I know to do this right u should get a reverse one but..... dont have the money for it. when u retap the plug hole does it just cut a grove into the original thread pattern ? mine is only going about 1/4 inch deep then it gets real hard to turn . i can put the plug in by hand for the 1/4 inch then i have to get a wrench . any suggestions? never had to retap a plug hole before or anything really! someone tell me how to do it
I already knoe the size is 10mm x 1.0 pitch


----------



## Stogi (Feb 24, 2010)

If you put the tap in straight it will "chase" or clean up the threads. It's best to do the with the head off...... but, I have done it with the head still installed without any issues. You can use grease on the tap to help trap most of the shavings.


----------



## NMKawierider (Apr 11, 2009)

Stogi said:


> If you put the tap in straight it will "chase" or clean up the threads. It's best to do the with the head off...... but, I have done it with the head still installed without any issues. You can use grease on the tap to help trap most of the shavings.


Yeah...most of the shavings...what about the ones that fall into the cylinder?


----------



## Bootlegger (Dec 18, 2008)

I have done this...you WILL have to pull the head.


----------



## N2Otorious (May 10, 2010)

nmkawierider said:


> Yeah...most of the shavings...what about the ones that fall into the cylinder?

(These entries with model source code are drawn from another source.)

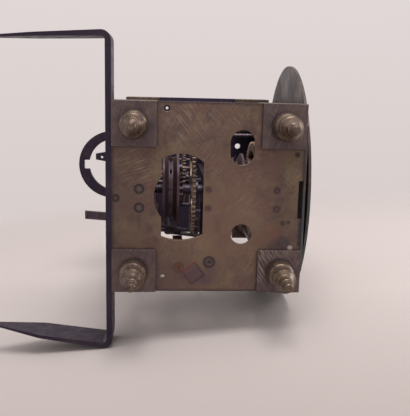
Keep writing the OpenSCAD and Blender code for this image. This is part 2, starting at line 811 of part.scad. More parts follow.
module second_arbor() {
    color(steel) {
        arbor(0, z_second, arbor_r, going_front, going_back);
        translate([0, 0, z_second]) pinion(second_leaves, great_m, -90, great_y - 2, great_y + wheel_t + 3);
        rod_y(0, z_second, 4, second_y - 3, second_y);
    }
}

// The escape wheel's saw teeth.
module escape_wheel() {
    root = escape_r - 4.5;
    color(pale_brass) slab_y(escape_y, escape_y + 2) translate([0, z_escape]) difference() {
        polygon([for (i = [0 : escape_teeth - 1]) let (a = 360 * i / escape_teeth)
            each [polar(root, a), polar(escape_r, a + 5), polar(escape_r, a + 6), polar(root, a + 8)]]);
        difference() {
            circle(r = root - 3, $fn = 96);
            circle(r = 6);
            for (i = [0 : 3]) rotate(90 * i) translate([0, -1.5]) square([root, 3]);
        }
        circle(r = arbor_r);
    }
}

module escape_arbor() {
    color(steel) {
        arbor(0, z_escape, arbor_r, going_front, going_back);
        translate([0, 0, z_escape]) pinion(escape_leaves, great_m, -90, second_y - 3, second_y + wheel_t + 3);
        rod_y(0, z_escape, 4, escape_y + 2, escape_y + 5);
    }
}

anchor_gap = 2.4;
pallet_span = 46;

// The anchor, drawn with its arbor at the origin and the escape wheel straight below it.
module anchor_2d() {
    drop = norm([anchor_x, z_anchor - z_escape]);
    reach = escape_r + anchor_gap;
    tip_x = reach * sin(pallet_span);
    tip_z = reach * cos(pallet_span) - drop;
    side = [[6, -5], [tip_x - 9, tip_z + 13], [tip_x - 2, tip_z + 6.5], [tip_x, tip_z], [tip_x + 3, tip_z + 2.6],
        [tip_x + 2, tip_z + 9], [tip_x - 6, tip_z + 17.5], [6, 3.5]];
    polygon(concat(side, [for (i = [len(side) - 1 : -1 : 0]) [-side[i][0], side[i][1]]]));
}

module anchor() {
    lean = atan2(anchor_x, z_anchor - z_escape);
    color(steel) slab_y(escape_y - 1.5, escape_y + 3.5) translate([-anchor_x, z_anchor]) difference() {
        rotate(lean) anchor_2d();
        circle(r = arbor_r);
    }
}

module anchor_arbor() {
    color(steel) {
        rod_y(-anchor_x, z_anchor, arbor_r, going_front + end_gap, leg_y - end_gap);
        rod_y(-anchor_x, z_anchor, pivot_r, going_front - bar_t + 0.4, leg_y + 2.6);
        rod_y(-anchor_x, z_anchor, 4.5, escape_y + 3.5, escape_y + 6.5);
    }
}

// How far the crutch's foot veers towards +X at its root
crutch_veer = 1.9;

// The crutch: a collet, a leaning rod and a flat foot that reaches back to the pendulum rod.
module crutch() {
    foot_x = crutch_len * sin(crutch_lean) - anchor_x;
    foot_z = z_anchor - crutch_len * cos(crutch_lean);
    half = crutch_foot_w / 2;
    foot_end = crutch_y + cock_out - 6.7;
    color("#5b504a") difference() {
        union() {
            slab_y(crutch_y, crutch_y + 3) translate([-anchor_x, z_anchor]) {
                circle(r = 5);
                rotate(crutch_lean) translate([-1.7, -crutch_len]) square([3.4, crutch_len]);
            }
            translate([foot_x, 0, foot_z - 2]) linear_extrude(4) polygon([
                [crutch_veer - half, crutch_y], [crutch_veer + half, crutch_y], [half, foot_end],
                [-half, foot_end]
            ]);
        }
        rod_y(-anchor_x, z_anchor, arbor_r, crutch_y - 1, crutch_y + 4);
    }
}

click_seat = 22;
click_y = strike_pulley_y - 3.2;
ratchet_r = 14;
pin_ring = pitch_r(strike_teeth, great_m) - wheel_deep * great_m - 2;
hammer_pin_r = 1.3;

module strike_great_wheel() {
    color(pale_brass) {
        slab_y(strike_y, strike_y + wheel_t) translate([0, z_strike]) difference() {
            wheel_2d(strike_teeth, great_m, 90, great_arbor_r, 11, 4.5);
            for (i = [0 : hammer_pin_count - 1]) translate(polar(pin_ring, 360 * i / hammer_pin_count + 22.5))
                circle(r = hammer_pin_r, $fn = 24);
        }
        at_xz(0, z_strike) rod_y(polar(click_seat, 135)[0], polar(click_seat, 135)[1], 1.2,
            strike_y + 1, click_y + 3.2);
    }
}

module strike_great_arbor() {
    color(steel) {
        rod_y(0, z_strike, great_arbor_r, strike_front + end_gap, strike_back - end_gap);
        rod_y(0, z_strike, great_pivot_r, strike_front - bar_t + 0.4, back_face + 1);
        translate([0, 0, z_strike]) pinion(count_leaves, count_m, 90, back_face + 0.5, count_y + wheel_t - 0.4);
        rod_y(0, z_strike, 8, strike_y - 3, strike_y);
    }
}

module hammer_pins() {
    color(steel) for (i = [0 : hammer_pin_count - 1]) {
        p = polar(pin_ring, 360 * i / hammer_pin_count + 22.5);
        rod_y(p[0], z_strike + p[1], hammer_pin_r, strike_y - 4, strike_y + wheel_t, $fn = 24);
    }
}

// The striking pulley turns on the great arbor and carries the ratchet wheel.
module strike_pulley() {
    color(dark_brass) at_xz(0, z_strike) {
        pulley(strike_pulley_y, great_arbor_r + run_gap);
        slab_y(click_y, strike_pulley_y + 0.5) difference() {
            polygon([for (i = [0 : 17]) each [polar(ratchet_r, 20 * i), polar(ratchet_r - 2.6, 20 * i + 3)]]);
            circle(r = great_arbor_r + run_gap);
        }
    }
}

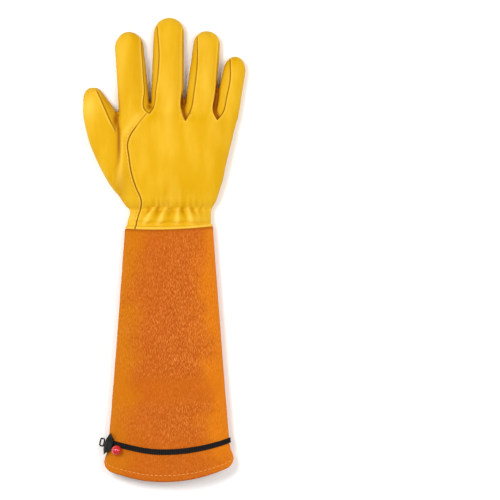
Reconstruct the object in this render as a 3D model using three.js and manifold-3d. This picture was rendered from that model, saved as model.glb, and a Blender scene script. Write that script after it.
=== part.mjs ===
// A long leather gardening glove, lying palm down, with its fingers towards +Y.
// Lengths are millimetres. The hand is a hollow form of soft leather, cut into the panels that a
// glover sews together. The cuff is a suede tube that carries a strap with a clasp and a bead.

import * as THREE from "three";
import { mergeVertices } from "three/addons/utils/BufferGeometryUtils.js";
import Module from "manifold-3d";

const wasm = await Module();
wasm.setup();

// Leather and seams.
const HAND_WALL = 1.5;
const CUFF_WALL = 1.9;
const SEAM_GAP = 0.3;

// The hand, measured as it lies. X = 0 is the middle of the wrist and Y = 0 is the cuff seam.
const WRIST_LENGTH = 27;
const WRIST_WIDTH = 79;
const WRIST_HEIGHT = 20;
const PALM_LENGTH = 85;
const PALM_WIDTH = 119;
const PALM_HEIGHT = 28;
const WEB_REACH = 16;
const FINGER_HEIGHT = 19.5;
const THUMB_HEIGHT = 22;
const THUMB_WIDTH = 36;
const THUMB_REACH = 30;
const SIDE_SEAM_HEIGHT = 10;

// Each finger: its length past the knuckles, its width there, where it leaves the palm as a share
// of the palm's width, how far it leans to +X in degrees, its width below the tip as a share of its
// width, and how long its rounded tip is as a share of its width.
const INDEX_LENGTH = 85.8;
const INDEX_WIDTH = 31.5;
const MIDDLE_LENGTH = 99.5;
const MIDDLE_WIDTH = 33;
const RING_LENGTH = 86.4;
const RING_WIDTH = 31.5;
const LITTLE_LENGTH = 61.5;
const LITTLE_WIDTH = 25.5;
const FINGERS = [
  { length: INDEX_LENGTH, width: INDEX_WIDTH, root: -0.287, lean: -4.6, taper: 0.88, tip: 0.5 },
  { length: MIDDLE_LENGTH, width: MIDDLE_WIDTH, root: -0.018, lean: 1.4, taper: 0.9, tip: 0.5 },
  { length: RING_LENGTH, width: RING_WIDTH, root: 0.254, lean: 5.9, taper: 0.82, tip: 0.42 },
  { length: LITTLE_LENGTH, width: LITTLE_WIDTH, root: 0.474, lean: 11, taper: 0.84, tip: 0.6 },
];

// The suede cuff.
const CUFF_LENGTH = 252;
const CUFF_TOP_WIDTH = 88;
const CUFF_TOP_HEIGHT = 25;
const CUFF_HEM_WIDTH = 125;
const CUFF_HEM_HEIGHT = 31;
const HEM_FLARE = 2.2;
const HEM_SAG = 14;
const HEM_SKEW = 4;
const CUFF_OVERLAP = 8;

// The strap, its clasp and the bead.
const STRAP_WIDTH = 5.5;
const STRAP_THICKNESS = 1.5;
const STRAP_TO_HEM = 30;
const CLASP_LENGTH = 22;
const CLASP_HEIGHT = 13;
const CLASP_THICKNESS = 3.8;
const CLASP_LEAN = 11;
const TONGUE_WIDTH = 4.5;
const TONGUE_THICKNESS = 1.4;
const TONGUE_REACH = 14;
const LOOP_LENGTH = 9.5;
const LOOP_REACH = 5;
const LOOP_BAR = 1.9;
const LOOP_THICKNESS = 2.6;
const BEAD_DIAMETER = 9.5;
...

Pray they go out the exhaust port. Really should take the head off.


----------



## Bootlegger (Dec 18, 2008)

Its a LOT better to just pull the head and do it right...if not. I almost gurantee you will rebuild it...lol. Better to be safe than sorry.


----------



## NMKawierider (Apr 11, 2009)

And I think if you go to all the trouble of pulling the head, why would you put it back on with bad thresds? Better to replace it.


----------



## Injected (Mar 21, 2010)

If the threads are ok for the first 1/4 inch, I doubt the remainder of the threads are crossed. 
If the threads are crossed at the combustion chamber, they are crossed all the way out I would think.


----------



## blue beast (Feb 16, 2010)

when i get it in 1/4 inch it gets real hard, u can see where the plug stops the rest of the threads look good from there as far as i can see . i get to the spot and it gets off track ,and really tight in a hurry


----------



## hondarecoveryman (Feb 28, 2009)

Pull the head and run the tap through the plug hole. if you leave the head on it you will scar the cyl. walls with metal shavings , no way to capture all of the metal , its really not that hard to pull the head off


----------



## edtman (Jul 4, 2009)

maybe a dumb question but, can you use a helicoil for that or do you still need good threads?


----------



## hondarecoveryman (Feb 28, 2009)

You would only have to use a heli-coil if it was stripped completley out


----------



## BleednGreen68 (Apr 19, 2010)

Helicoil would be your best bet since your threads will never be the same.


----------



## Coolwizard (Feb 28, 2009)

I'd pull the head and try re- taping or replacing the head, it's not worth risking the motor for.


----------



## Bootlegger (Dec 18, 2008)

just make sure not to get your timing off....that happened on mine and had to pull it off again....lol


----------